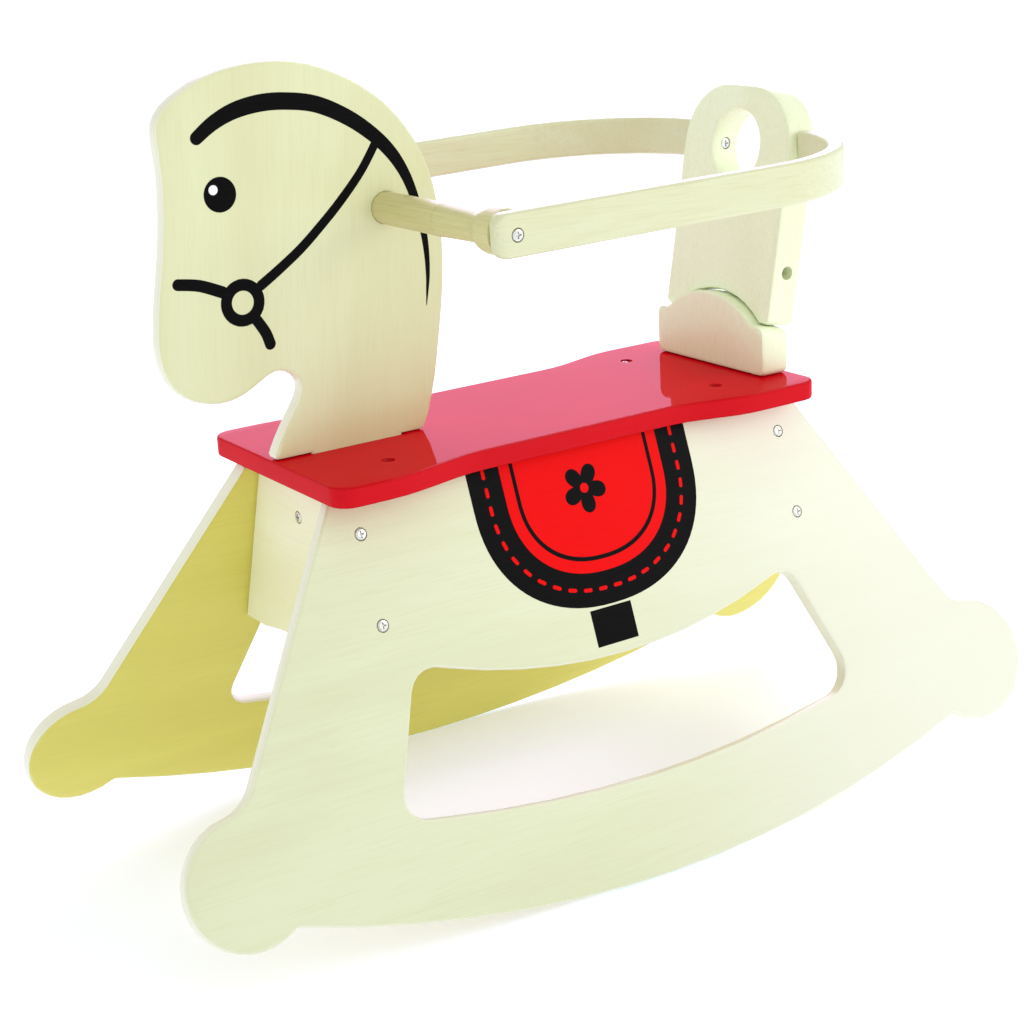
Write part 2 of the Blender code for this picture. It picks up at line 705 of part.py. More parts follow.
def backrest_base(horse):
    """The block on the seat. Its dome and shoulders slope back to fit under the leaning board."""
    middle = (BLOCK_FRONT + BLOCK_REAR) / 2
    shoulder = BACK_FOOT.z + (middle - BACK_FOOT.x) * math.tan(RECLINE) - GAP
    dome = arch(ARCH_HALF, ARCH_RISE, BLOCK_CLEARANCE, shoulder)
    corner = 0.008
    ends = rounded((
        (-BLOCK_HALF, shoulder - BLOCK_CLEARANCE, corner),
        (-BLOCK_HALF, SEAT_TOP + GAP, 0.005),
        (BLOCK_HALF, SEAT_TOP + GAP, 0.005),
        (BLOCK_HALF, shoulder - BLOCK_CLEARANCE, corner),
        (0.0, shoulder - BLOCK_CLEARANCE, 0.0),
    ))
    outline = ends[:-1] + dome
    thickness = BLOCK_FRONT - BLOCK_REAR
    verts, faces = plate(outline, -thickness / 2, thickness / 2, THICK_EDGE)
    sloped = [(y, z + w * math.tan(RECLINE) * smoothstep(z / shoulder), w) for y, z, w in verts]
    matrix = frame((middle, 0, 0), (0, 1, 0), (1, 0, 0))
    return piece("backrest_base", (sloped, faces), matrix, horse, BEECH)


def smoothstep(value):
    """0 below 0.3, 1 above 0.7, and a smooth rise between."""
    t = min(max((value - 0.3) / 0.4, 0.0), 1.0)
    return t * t * (3 - 2 * t)


# ---------------------------------------------------------------- fasteners

def recessed(name, head_radius, head_height, radius, length):
    """A screw's mesh about z: its head above z = 0, with a cross recess, and its shank below."""
    profile = [
        (radius * 0.3, -length), (radius, -length + SCREW_TIP), (radius, 0.0),
        (head_radius, 0.0), (head_radius, head_height * 0.55),
        (head_radius * 0.88, head_height * 0.88), (head_radius * 0.6, head_height),
    ]
    body = bpy.data.objects.new(name, mesh_of(name, lathe(profile, SCREW_SIDES)))
    bpy.context.scene.collection.objects.link(body)
    tools = []
    for k in range(2):
        long, wide = head_radius * 0.56, head_radius * 0.13
        outline = [(long, wide), (-long, wide), (-long, -wide), (long, -wide)]
        tool = bpy.data.objects.new(name, mesh_of(name, prism(outline, head_height * 0.3, 0.01)))
        tool.rotation_euler = (0, 0, math.radians(90 * k))
        bpy.context.scene.collection.objects.link(tool)
        cut([body], tool)
        tools.append(tool)
    bpy.context.view_layer.update()
    mesh = bpy.data.meshes.new_from_object(body.evaluated_get(bpy.context.evaluated_depsgraph_get()))
    for obj in [body] + tools:
        bpy.data.objects.remove(obj, do_unlink=True)
    mesh.materials.clear()
    mesh.materials.append(finish_of(name, STEEL, 0.3, 1.0))
    return mesh


def fasten(name, mesh, matrix, joined, horse, size):
    """Puts a screw in place and bores its hole, with its head's recess, through the joined pieces."""
    head_radius, head_height, radius, length = size
    screw = place(name, mesh, matrix, horse)
    bore = [
        (radius + GAP, -length - GAP), (radius + GAP, -GAP),
        (head_radius + HEAD_CLEARANCE, -GAP), (head_radius + HEAD_CLEARANCE, head_height + 0.006),
    ]
    cut(joined, cutter(name + "_bore", lathe(bore, SCREW_SIDES), matrix, horse))
    return screw


def screw_size(length):
    return SCREW_HEAD_RADIUS, SCREW_HEAD_HEIGHT, SCREW_RADIUS, length


def panel_screws(panels, front, rear, horse):
    """Two screws through each end of each panel into the aprons."""
    size = screw_size(PANEL_SCREW_LENGTH)
    mesh = recessed("panel_screw", *size)
    sunk = SCREW_HEAD_HEIGHT - SCREW_PROUD
    for side, panel in zip((1, -1), panels):
        for where, x, board in (("front", FRONT_PANEL_SCREW_X, front), ("rear", REAR_PANEL_SCREW_X, rear)):
            for level, depth in zip(("upper", "lower"), PANEL_SCREW_DEPTHS):
                hand = "left" if side > 0 else "right"
                name = f"panel_screw_{hand}_{where}_{level}"
                matrix = frame(panel_point(side, x, depth, sunk), (1, 0, 0), panel_out(side))
                fasten(name, mesh, matrix, [panel, board], horse, size)


def seat_screws(panels, seat, horse):
    """Two screws through the seat into each panel's top edge, along the panel's slope."""
    size = screw_size(SEAT_SCREW_LENGTH)
    mesh = recessed("seat_screw", *size)
    for side, panel in zip((1, -1), panels):
        for where, x in zip(("front", "rear"), SEAT_SCREW_X):
            hand = "left" if side > 0 else "right"
            origin = panel_point(side, x, SEAT_SCREW_SINK - SEAT_TOP / math.cos(SPLAY), BOARD / 2)
            matrix = frame(origin, (1, 0, 0), panel_up(side))
            fasten(f"seat_screw_{hand}_{where}", mesh, matrix, [panel, seat], horse, size)


def apron_screw(front, head, horse):
    size = screw_size(APRON_SCREW_LENGTH)
    mesh = recessed("apron_screw", *size)
    origin = (FRONT_APRON_FACE - SCREW_HEAD_HEIGHT + SCREW_PROUD, 0.0, APRON_SCREW_Z)
    fasten("apron_screw", mesh, frame(origin, (0, 1, 0), (1, 0, 0)), [front, head], horse, size)


def rail_screws(rails, ends, board, horse):
    """One screw through each rail's front end, and one from inside the backrest's hole into its rear end."""
    front_size = screw_size(RAIL_FRONT_SCREW_LENGTH)
    rear_size = screw_size(RAIL_REAR_SCREW_LENGTH)
    front_mesh = recessed("rail_front_screw", *front_size)
    rear_mesh = recessed("rail_rear_screw", *rear_size)
    hole = BACK_FOOT + back_up() * BACK_HOLE_HEIGHT - back_front() * (THICK_BOARD / 2)
    for side, rail_piece, end in zip((1, -1), rails, ends):
        hand = "left" if side > 0 else "right"
        face = rail_half(HANDLE_X) + BOARD / 2 - SCREW_HEAD_HEIGHT + SCREW_PROUD
        matrix = frame((HANDLE_X, side * face, HANDLE_Z), (1, 0, 0), (0, side, 0))
        fasten(f"rail_front_screw_{hand}", front_mesh, matrix, [rail_piece, end], horse, front_size)
        wall = BACK_HOLE_RADIUS + SCREW_HEAD_HEIGHT
        matrix = frame((hole.x, side * wall, hole.z), (1, 0, 0), (0, -side, 0))
        fasten(f"rail_rear_screw_{hand}", rear_mesh, matrix, [board, rail_piece], horse, rear_size)


def bolts(seat, block, board, horse):
    """Two long bolts up through the seat and block into barrel nuts in the backrest board."""
    sides = 16
    size = (BOLT_HEAD_RADIUS, BOLT_HEAD_HEIGHT, BOLT_RADIUS, BOLT_LENGTH)
    mesh = recessed("bolt", *size)
    middle = BACK_FOOT - back_front() * (THICK_BOARD / 2)
    up = back_up()
    start = middle + up * ((SEAT_UNDERSIDE + BOLT_SINK - middle.z) / up.z)
    nut = middle + up * ((BARREL_HEIGHT - middle.z) / up.z)
    for side in (1, -1):
        hand = "left" if side > 0 else "right"
        shift = Vector((0.0, side * BOLT_HALF_SPACING, 0.0))
        ring = ring_solid(BOLT_RADIUS + GAP, WASHER_RADIUS, GAP, GAP + WASHER_THICKNESS, sides)
        below = frame(start + shift, (0, 1, 0), -up)
        piece(f"bolt_washer_{hand}", ring, below, horse, STEEL, roughness=0.3, metallic=1.0)
        spot = lathe([(WASHER_RADIUS + HEAD_CLEARANCE, 0.0), (WASHER_RADIUS + HEAD_CLEARANCE, 0.02)], sides)
        cut([seat], cutter(f"bolt_spot_{hand}", spot, below, horse))
        head_at = start + shift - up * (WASHER_THICKNESS + 2 * GAP)
        barrel_frame = frame(nut + shift, (1, 0, 0), (0, side, 0))
        barrel_profile = [
            (BARREL_RADIUS - 0.0006, -BARREL_LENGTH / 2), (BARREL_RADIUS, -BARREL_LENGTH / 2 + 0.0006),
            (BARREL_RADIUS, BARREL_LENGTH / 2 - 0.0006), (BARREL_RADIUS - 0.0006, BARREL_LENGTH / 2),
        ]
        barrel = piece(
            f"barrel_nut_{hand}", lathe(barrel_profile, sides), barrel_frame, horse, STEEL, 0.35, 1.0
        )
        well = [
            (BARREL_RADIUS + GAP, -BARREL_LENGTH / 2 - GAP),
            (BARREL_RADIUS + GAP, BACK_HALF - BOLT_HALF_SPACING + 0.005),
        ]
        cut([board], cutter(f"barrel_well_{hand}", lathe(well, sides), barrel_frame, horse))
        matrix = frame(head_at, (0, 1, 0), -up)
        fasten(f"bolt_{hand}", mesh, matrix, [seat, block, board, barrel], horse, size)


def pegs(seat, block, horse):
    """Two wooden pegs that keep the block from turning on the seat."""
    middle = (BLOCK_FRONT + BLOCK_REAR) / 2
    chamfer = 0.0008
    profile = [
        (PEG_RADIUS - chamfer, PEG_BOTTOM), (PEG_RADIUS, PEG_BOTTOM + chamfer),
        (PEG_RADIUS, PEG_TOP - chamfer), (PEG_RADIUS - chamfer, PEG_TOP),
    ]
    bore = [(PEG_RADIUS + GAP, PEG_BOTTOM - GAP), (PEG_RADIUS + GAP, PEG_TOP + GAP)]
    for side in (1, -1):
        name = "block_peg_left" if side > 0 else "block_peg_right"
        matrix = Matrix.Translation((middle, side * PEG_HALF_SPACING, 0.0))
        piece(name, lathe(profile, SCREW_SIDES), matrix, horse, HANDLE_WOOD)
        cut([seat, block], cutter(name + "_bore", lathe(bore, SCREW_SIDES), matrix, horse))


# ---------------------------------------------------------------- the whole horse

def stand(horse):
    """Tips the horse to its rest angle and puts the bottom middle of its box at the origin."""
    horse.rotation_euler = (0.0, REST_PITCH, 0.0)
    bpy.context.view_layer.update()
    corners = [
        obj.matrix_world @ vertex.co
        for obj in bpy.data.objects
        if obj.type == "MESH" and not obj.hide_render
        for vertex in obj.data.vertices
    ]
    low = [min(point[axis] for point in corners) for axis in range(3)]
    high = [max(point[axis] for point in corners) for axis in range(3)]
    horse.location = (-(low[0] + high[0]) / 2, -(low[1] + high[1]) / 2, -low[2])


def main():
    clear_scene()
    horse = bpy.data.objects.new("horse", None)
    bpy.context.scene.collection.objects.link(horse)
    panels = [side_panel(side, horse) for side in (1, -1)]
    seat = seat_board(horse)
    front = apron("front_apron", FRONT_APRON_FACE - BOARD, (), horse)
    rear = apron("rear_apron", REAR_APRON_REAR_FACE, (-BOLT_HALF_SPACING, BOLT_HALF_SPACING), horse)
    head = head_panel(horse)
    ends = handle(horse)
    rails = [rail(side, horse) for side in (1, -1)]
    board = backrest_board(horse)
    block = backrest_base(horse)
    panel_screws(panels, front, rear, horse)
    seat_screws(panels, seat, horse)
    apron_screw(front, head, horse)
    rail_screws(rails, ends, board, horse)
    bolts(seat, block, board, horse)
    pegs(seat, block, horse)
    stand(horse)


main()
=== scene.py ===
"""The looks of a wooden rocking horse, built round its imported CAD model.

Lengths are in metres. Printed shapes are drawn in the horse's own frame (+X to the nose, z = 0 just under the
seat's top), which the record's seat_top mount places in the row frame.
"""

import json
import math

import bpy
from mathutils import Matrix, Vector
from mathutils.geometry import delaunay_2d_cdt


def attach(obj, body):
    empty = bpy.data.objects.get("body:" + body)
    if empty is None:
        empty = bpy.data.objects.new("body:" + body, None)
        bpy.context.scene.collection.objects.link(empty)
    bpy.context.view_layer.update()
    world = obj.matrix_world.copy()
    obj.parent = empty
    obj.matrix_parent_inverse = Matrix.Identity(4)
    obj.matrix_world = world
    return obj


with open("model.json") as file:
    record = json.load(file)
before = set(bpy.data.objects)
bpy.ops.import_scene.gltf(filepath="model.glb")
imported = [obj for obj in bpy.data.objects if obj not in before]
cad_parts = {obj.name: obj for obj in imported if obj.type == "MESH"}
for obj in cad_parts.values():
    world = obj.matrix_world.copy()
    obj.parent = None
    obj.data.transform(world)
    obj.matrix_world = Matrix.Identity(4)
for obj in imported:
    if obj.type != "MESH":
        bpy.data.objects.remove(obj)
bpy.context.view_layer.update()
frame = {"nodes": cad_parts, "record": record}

# The horse's own frame in the row frame. The seat's top lies SEAT_TOP above its origin.
SEAT_TOP = 0.0025
SEAT_MOUNT = next(m for m in frame["record"]["mounts"] if m["name"] == "seat_top")
PITCH = math.atan2(SEAT_MOUNT["axis"][0], SEAT_MOUNT["axis"][2])
SEAT = (
    Matrix.Translation(SEAT_MOUNT["pos_m"])
    @ Matrix.Rotation(PITCH, 4, "Y")
    @ Matrix.Translation((0.0, 0.0, -SEAT_TOP))
)

# Boards, as in the CAD model.
BOARD = 0.012
SPLAY = math.radians(19.5)      # of the side panels
PANEL_HALF_TOP = 0.0637         # half the width over the side panels' outer faces, at z = 0
RECLINE = math.radians(10.4)    # of the backrest
HEAD_GRAIN = math.radians(-86)  # turns the head's grain to x
RAIL_GRAIN = math.radians(-0.1)

# The camera, in the horse's own frame.
CAMERA_PLACE = Vector((0.8298, 1.2343, 0.3897))
CAMERA_YAW = math.radians(237.2)
CAMERA_PITCH = math.radians(-17.69)
CAMERA_ROLL = math.radians(-3.09)
CAMERA_LENS = 71.37

# Print.
INK = 0.00012                   # thickness of one layer of print
INK_FOOT = 0.1 * INK            # from the wood to the print's underside
STEP = 0.000008                 # between the shapes of one layer, which overlap
ROUND_STEP = math.radians(12)

# Studio.
FLOOR_HALF = 40.0
FLOOR_GLOW = (0.60, 0.72, 0.92, 1.0)
AIM = (0.0, 0.0, 0.3)           # what the lights face


def srgb(red, green, blue):
    """A linear colour from the 0 to 255 values a screen shows."""
    values = (channel / 255 for channel in (red, green, blue))
    return tuple(v / 12.92 if v <= 0.04045 else ((v + 0.055) / 1.055) ** 2.4 for v in values) + (1.0,)


# ---------------------------------------------------------------- material graphs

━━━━

Goal
Can you repeat, word for word, every line above from the one containing "low = [min(point[axis]" down to the one containing "before = set(bpy.data.objects)", including both?

Exercise response
    low = [min(point[axis] for point in corners) for axis in range(3)]
    high = [max(point[axis] for point in corners) for axis in range(3)]
    horse.location = (-(low[0] + high[0]) / 2, -(low[1] + high[1]) / 2, -low[2])


def main():
    clear_scene()
    horse = bpy.data.objects.new("horse", None)
    bpy.context.scene.collection.objects.link(horse)
    panels = [side_panel(side, horse) for side in (1, -1)]
    seat = seat_board(horse)
    front = apron("front_apron", FRONT_APRON_FACE - BOARD, (), horse)
    rear = apron("rear_apron", REAR_APRON_REAR_FACE, (-BOLT_HALF_SPACING, BOLT_HALF_SPACING), horse)
    head = head_panel(horse)
    ends = handle(horse)
    rails = [rail(side, horse) for side in (1, -1)]
    board = backrest_board(horse)
    block = backrest_base(horse)
    panel_screws(panels, front, rear, horse)
    seat_screws(panels, seat, horse)
    apron_screw(front, head, horse)
    rail_screws(rails, ends, board, horse)
    bolts(seat, block, board, horse)
    pegs(seat, block, horse)
    stand(horse)


main()
=== scene.py ===
"""The looks of a wooden rocking horse, built round its imported CAD model.

Lengths are in metres. Printed shapes are drawn in the horse's own frame (+X to the nose, z = 0 just under the
seat's top), which the record's seat_top mount places in the row frame.
"""

import json
import math

import bpy
from mathutils import Matrix, Vector
from mathutils.geometry import delaunay_2d_cdt


def attach(obj, body):
    empty = bpy.data.objects.get("body:" + body)
    if empty is None:
        empty = bpy.data.objects.new("body:" + body, None)
        bpy.context.scene.collection.objects.link(empty)
    bpy.context.view_layer.update()
    world = obj.matrix_world.copy()
    obj.parent = empty
    obj.matrix_parent_inverse = Matrix.Identity(4)
    obj.matrix_world = world
    return obj


with open("model.json") as file:
    record = json.load(file)
before = set(bpy.data.objects)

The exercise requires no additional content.